🤯 Rethinking knowledge The day you discovered teachers could be wrong


When you’re a kid you basically believe anything everyone says to you, you’re gullible. The reason for this is that you don’t have anything to validate these “so-called-facts” against. Probably because you don’t understand the concept of fact checking or source criticism. Which makes sense, you’re a kid and haven’t walked the earth for a long time, which means you don’t have much experience of anything. It’s proven that the human brain can process a very wide range of information through our senses, and most of this information comes from communicating with other people. At a young age you don’t communicate a lot outside your closest friends and family. If an adult says something, you believe it. Especially when it comes to teachers. You learn that you go to school to learn things, and the teachers are there to teach you things. But hopefully the day will come when you realise that your teachers are not almighty gods that have the correct answer to everything. Correct is important to emphasise here, because they might have an answer, but is it the “absolute truth”?

It’s like when a child loses their milk teeth, at first it’s uncomfortable and new, but give it some time and something useful might come out of it. Like Donald Norman always says, you gather knowledge from the world and start to make sense of it. So when that day comes when you realise that teachers don’t know everything about everything, it’s like you suddenly discovered another part of your brain, it’s like when Columbus “discovered” the continent of North America (you find something which has been there all along, and discovered by thousands of people before you, but to you and some other believers it feels new).

And the definition of facts? Let’s make it simple and say it’s something that has been proven under controlled circumstances. So when I began realising that my teachers did not possess the ability to gather all the world’s facts I started to doubt, not only my teachers but also almost everyone and everything around me.
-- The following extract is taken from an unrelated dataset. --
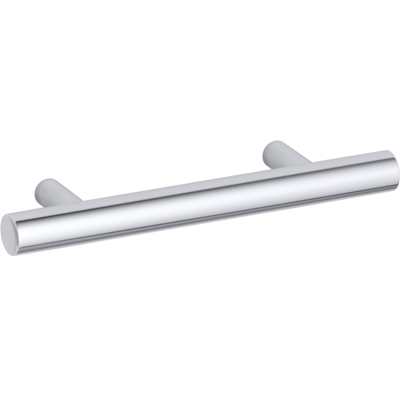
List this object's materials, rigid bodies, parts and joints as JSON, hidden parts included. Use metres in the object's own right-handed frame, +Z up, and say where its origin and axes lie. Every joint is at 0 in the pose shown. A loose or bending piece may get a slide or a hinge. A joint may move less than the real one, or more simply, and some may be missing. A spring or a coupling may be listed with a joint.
{
  "type": "drawer pull",
  "caption": "Straight round bar pull on round posts, polished chrome, fixed by screws from behind the drawer front.",
  "frame": {"origin": "on the drawer front, midway between the two screw holes in the feet", "axes": "+X along the bar, to the right as seen from in front of the drawer; +Y into the drawer front, so the bar is on the -Y side; +Z up, across the bar"},
  "size_m": [0.127, 0.0345, 0.0126],
  "materials": {
    "bar_plating": "polished chrome plate",
    "post_plating": "polished chrome plate",
    "screw_steel": "plain turned steel"
  },
  "bodies": {
    "root": {"bar": "bar_plating", "left_post": "post_plating", "right_post": "post_plating", "left_set_screw": "screw_steel", "right_set_screw": "screw_steel"}
  },
  "joints": []
}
Find the balance of when to be a smartass

You have to find balance. You can’t question everything and everyone, but you should always be curious about where the fact comes from (especially now, when fact checking is key to a functional “society”, yes/no?). I think I’m still quite annoying when it comes to this, but I also think this pushes me to questioning things I do in my work in a quite healthy way. Relating this back to my work, I love processes and methods, but you have to ask yourself if a specific method is actually what is best for the project, and if this specific method actually is going to solve your problem. Even if you’re using a well known method, it might actually not suit your project the best. Don’t be afraid to explore and tweak methods for your benefit. To quote Löwgren and Stolterman from the book Design av informationsteknik “a method can’t be without criticism, it needs to adapt from project to project”. Find the balance between when you actually need to question something for the benefit of the result for your project.
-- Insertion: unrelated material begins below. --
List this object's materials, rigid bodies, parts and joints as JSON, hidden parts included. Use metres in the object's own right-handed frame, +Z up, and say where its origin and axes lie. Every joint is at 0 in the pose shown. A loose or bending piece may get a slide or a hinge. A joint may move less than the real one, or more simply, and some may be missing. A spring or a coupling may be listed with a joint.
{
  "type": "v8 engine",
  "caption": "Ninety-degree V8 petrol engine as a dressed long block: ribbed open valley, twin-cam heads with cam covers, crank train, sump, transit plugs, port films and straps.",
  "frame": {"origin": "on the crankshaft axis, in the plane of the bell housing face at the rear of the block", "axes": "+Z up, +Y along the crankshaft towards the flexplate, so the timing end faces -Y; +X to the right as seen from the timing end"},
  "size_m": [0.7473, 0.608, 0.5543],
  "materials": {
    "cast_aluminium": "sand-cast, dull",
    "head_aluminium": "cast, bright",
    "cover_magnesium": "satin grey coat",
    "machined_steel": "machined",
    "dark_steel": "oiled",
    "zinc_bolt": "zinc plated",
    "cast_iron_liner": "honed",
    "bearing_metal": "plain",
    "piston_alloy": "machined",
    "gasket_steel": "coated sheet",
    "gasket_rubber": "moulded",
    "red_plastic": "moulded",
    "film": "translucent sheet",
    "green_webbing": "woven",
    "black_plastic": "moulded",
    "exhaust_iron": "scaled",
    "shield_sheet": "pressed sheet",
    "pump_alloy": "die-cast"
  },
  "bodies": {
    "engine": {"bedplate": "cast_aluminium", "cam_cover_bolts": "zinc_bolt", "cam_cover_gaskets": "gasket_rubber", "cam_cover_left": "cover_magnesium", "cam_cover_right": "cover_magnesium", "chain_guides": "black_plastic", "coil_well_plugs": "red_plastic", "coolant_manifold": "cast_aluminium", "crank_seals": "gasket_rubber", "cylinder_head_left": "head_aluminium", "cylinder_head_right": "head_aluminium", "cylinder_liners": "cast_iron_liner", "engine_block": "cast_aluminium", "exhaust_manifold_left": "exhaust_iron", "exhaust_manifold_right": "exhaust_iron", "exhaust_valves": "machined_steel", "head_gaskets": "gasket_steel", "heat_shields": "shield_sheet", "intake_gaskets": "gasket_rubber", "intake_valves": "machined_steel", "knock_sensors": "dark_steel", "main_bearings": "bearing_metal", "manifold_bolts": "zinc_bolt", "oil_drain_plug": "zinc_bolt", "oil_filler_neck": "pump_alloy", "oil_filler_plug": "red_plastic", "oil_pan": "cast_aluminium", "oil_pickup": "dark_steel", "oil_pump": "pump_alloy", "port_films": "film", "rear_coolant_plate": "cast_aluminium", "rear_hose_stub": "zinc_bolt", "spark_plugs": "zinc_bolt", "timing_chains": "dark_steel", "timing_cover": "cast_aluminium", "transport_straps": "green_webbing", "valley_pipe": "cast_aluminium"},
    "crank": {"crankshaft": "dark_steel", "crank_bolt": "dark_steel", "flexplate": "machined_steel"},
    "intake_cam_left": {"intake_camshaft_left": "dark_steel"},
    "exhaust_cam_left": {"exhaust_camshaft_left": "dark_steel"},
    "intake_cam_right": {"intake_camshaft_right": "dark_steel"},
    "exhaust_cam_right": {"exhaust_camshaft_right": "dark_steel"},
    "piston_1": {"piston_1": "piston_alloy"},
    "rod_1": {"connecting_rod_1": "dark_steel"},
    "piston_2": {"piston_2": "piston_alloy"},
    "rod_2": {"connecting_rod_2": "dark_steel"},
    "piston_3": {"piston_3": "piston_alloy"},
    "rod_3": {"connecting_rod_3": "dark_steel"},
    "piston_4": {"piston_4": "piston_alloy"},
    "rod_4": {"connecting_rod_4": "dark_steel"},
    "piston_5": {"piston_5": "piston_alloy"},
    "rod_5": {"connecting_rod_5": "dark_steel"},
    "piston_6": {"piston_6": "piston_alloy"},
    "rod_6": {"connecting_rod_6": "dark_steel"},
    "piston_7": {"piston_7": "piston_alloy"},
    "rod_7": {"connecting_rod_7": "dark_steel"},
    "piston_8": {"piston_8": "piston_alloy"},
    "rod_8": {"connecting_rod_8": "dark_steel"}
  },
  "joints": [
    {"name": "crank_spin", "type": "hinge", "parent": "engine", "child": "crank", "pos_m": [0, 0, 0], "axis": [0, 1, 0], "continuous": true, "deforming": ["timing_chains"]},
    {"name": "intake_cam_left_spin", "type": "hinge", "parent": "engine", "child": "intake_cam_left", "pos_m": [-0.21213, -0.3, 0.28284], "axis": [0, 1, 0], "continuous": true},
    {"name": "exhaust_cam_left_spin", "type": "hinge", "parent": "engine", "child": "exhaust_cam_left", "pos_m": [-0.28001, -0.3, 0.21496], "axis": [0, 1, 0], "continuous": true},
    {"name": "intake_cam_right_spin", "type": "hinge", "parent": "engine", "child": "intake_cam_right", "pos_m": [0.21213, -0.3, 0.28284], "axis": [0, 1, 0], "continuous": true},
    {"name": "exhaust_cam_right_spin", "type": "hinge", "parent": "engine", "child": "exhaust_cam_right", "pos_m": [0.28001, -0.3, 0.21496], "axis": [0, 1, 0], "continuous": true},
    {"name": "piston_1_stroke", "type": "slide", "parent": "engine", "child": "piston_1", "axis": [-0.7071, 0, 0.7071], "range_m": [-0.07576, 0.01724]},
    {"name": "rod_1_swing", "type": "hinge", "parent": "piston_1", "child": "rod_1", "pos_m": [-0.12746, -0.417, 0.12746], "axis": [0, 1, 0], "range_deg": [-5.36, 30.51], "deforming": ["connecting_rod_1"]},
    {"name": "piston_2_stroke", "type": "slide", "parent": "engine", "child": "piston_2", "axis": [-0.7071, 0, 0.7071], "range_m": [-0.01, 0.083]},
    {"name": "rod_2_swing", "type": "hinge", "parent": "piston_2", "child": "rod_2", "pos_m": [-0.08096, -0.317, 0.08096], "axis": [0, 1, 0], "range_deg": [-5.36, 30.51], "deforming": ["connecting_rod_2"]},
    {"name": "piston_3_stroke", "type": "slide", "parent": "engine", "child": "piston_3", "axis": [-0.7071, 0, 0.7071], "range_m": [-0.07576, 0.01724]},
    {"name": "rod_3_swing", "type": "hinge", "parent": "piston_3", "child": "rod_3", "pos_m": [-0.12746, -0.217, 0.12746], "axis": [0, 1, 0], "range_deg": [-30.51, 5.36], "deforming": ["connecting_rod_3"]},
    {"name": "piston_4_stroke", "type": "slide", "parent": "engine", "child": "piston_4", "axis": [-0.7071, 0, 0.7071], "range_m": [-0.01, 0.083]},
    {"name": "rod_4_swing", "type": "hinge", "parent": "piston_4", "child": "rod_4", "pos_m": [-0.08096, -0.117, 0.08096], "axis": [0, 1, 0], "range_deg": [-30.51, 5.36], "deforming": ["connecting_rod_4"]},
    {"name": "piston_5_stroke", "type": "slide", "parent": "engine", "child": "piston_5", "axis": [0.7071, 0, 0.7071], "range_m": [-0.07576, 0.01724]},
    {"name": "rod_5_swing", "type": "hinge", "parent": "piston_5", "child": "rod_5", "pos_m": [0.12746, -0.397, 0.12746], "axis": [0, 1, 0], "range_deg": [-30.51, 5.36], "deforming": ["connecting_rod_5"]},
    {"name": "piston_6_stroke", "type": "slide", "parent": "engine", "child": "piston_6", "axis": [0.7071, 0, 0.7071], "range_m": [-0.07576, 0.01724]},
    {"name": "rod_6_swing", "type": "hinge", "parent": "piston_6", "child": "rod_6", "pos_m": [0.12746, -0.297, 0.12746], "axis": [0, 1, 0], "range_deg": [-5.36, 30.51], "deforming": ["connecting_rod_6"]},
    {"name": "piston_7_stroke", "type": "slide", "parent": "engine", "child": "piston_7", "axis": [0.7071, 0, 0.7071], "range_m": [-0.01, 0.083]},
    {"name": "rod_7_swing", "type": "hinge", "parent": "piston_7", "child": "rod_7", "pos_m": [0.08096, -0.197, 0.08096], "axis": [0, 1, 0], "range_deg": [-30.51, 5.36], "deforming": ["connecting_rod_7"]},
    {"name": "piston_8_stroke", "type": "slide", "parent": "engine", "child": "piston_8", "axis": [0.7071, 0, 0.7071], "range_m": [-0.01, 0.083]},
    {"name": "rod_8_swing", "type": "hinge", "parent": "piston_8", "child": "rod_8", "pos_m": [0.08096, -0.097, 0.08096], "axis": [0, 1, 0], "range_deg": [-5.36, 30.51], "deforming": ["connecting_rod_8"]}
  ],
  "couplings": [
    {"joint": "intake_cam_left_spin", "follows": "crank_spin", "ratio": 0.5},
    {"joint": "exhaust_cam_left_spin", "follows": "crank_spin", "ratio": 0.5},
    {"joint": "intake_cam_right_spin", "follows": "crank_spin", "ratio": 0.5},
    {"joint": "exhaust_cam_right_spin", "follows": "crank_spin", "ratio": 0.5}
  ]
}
“A method can’t be without criticism, it needs to adapt from project to project.”

/ Löwgren and Stolterman

Don’t get fooled – you might lose your mother

It is quite hard to find balance when it comes to “time spent with learning a program and the result it can bring”. It has everything to do with “balancing investment and result”. It can be compared with the investment that you put into interacting with a digital artefact and the outcome of it. The idea sprung from the article Anatomy of Failure by William Graver (narrowing and widening information). For instance, an application made to help you with your finances requires a lot of data, and the data needs to be accurate in order to stop you from filing for bankruptcy. The effort you put into something needs to match the outcome, otherwise it will feel like a waste of time, and also the outcome will not be valid if the input isn’t. Easily put, “shit goes in, shit comes out”. Here’s an example:

  1. First you have to download the app, which means you have to delete something else because you’re stuck with an old phone with 16GB storage (f**k that), so you have to delete all the screen dumps of cute cats, awesome selfies, and the ones of your family.
  2. After that you have to allow the app to dig deep down into your darkest secrets, your private finances, (studies show that talking about your private economy is more shameful than talking about STD’s, in Sweden).
  3. Then you have to set up budgets, saving plans and other time consuming stuff.
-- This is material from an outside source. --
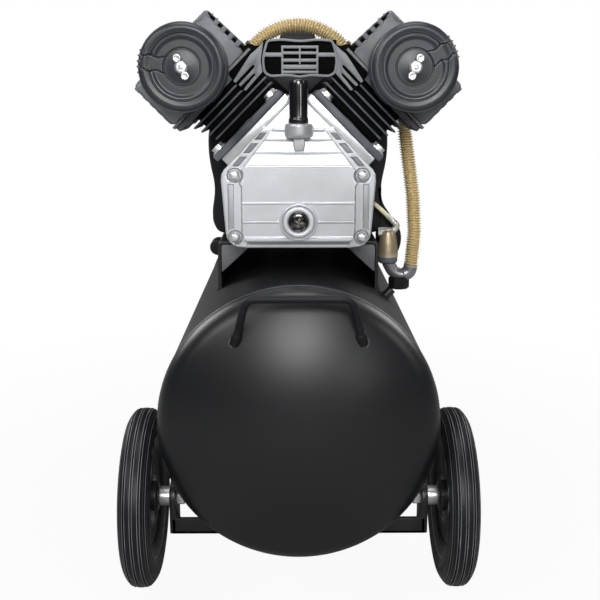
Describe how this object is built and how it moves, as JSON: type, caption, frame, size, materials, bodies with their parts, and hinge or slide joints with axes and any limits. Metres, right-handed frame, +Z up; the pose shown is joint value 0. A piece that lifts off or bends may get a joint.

The outcome of this will be that you now have deleted the images of you and your beloved mother and ended up with an application with a bad interface telling you things you already knew (that you can’t even afford a new pair of socks). And you have to update your budgets like once every month, so f*ck this you say, and you delete the application.

Don’t trust it to work before you have tried it

That is the wickedly stupid balance that many tech products and services have. Balancing when you should question, is just as important as balancing the time invested for users interacting with a product/service. Things are not carved in stone, so don’t blindly trust your teachers. But at the same time don’t forget to be humble, listen, learn and then sometimes even do the opposite. If it goes wrong, tweak it and do it again, you might have learnt something.

“I have not failed. I’ve just found 10,000 ways that won’t work.”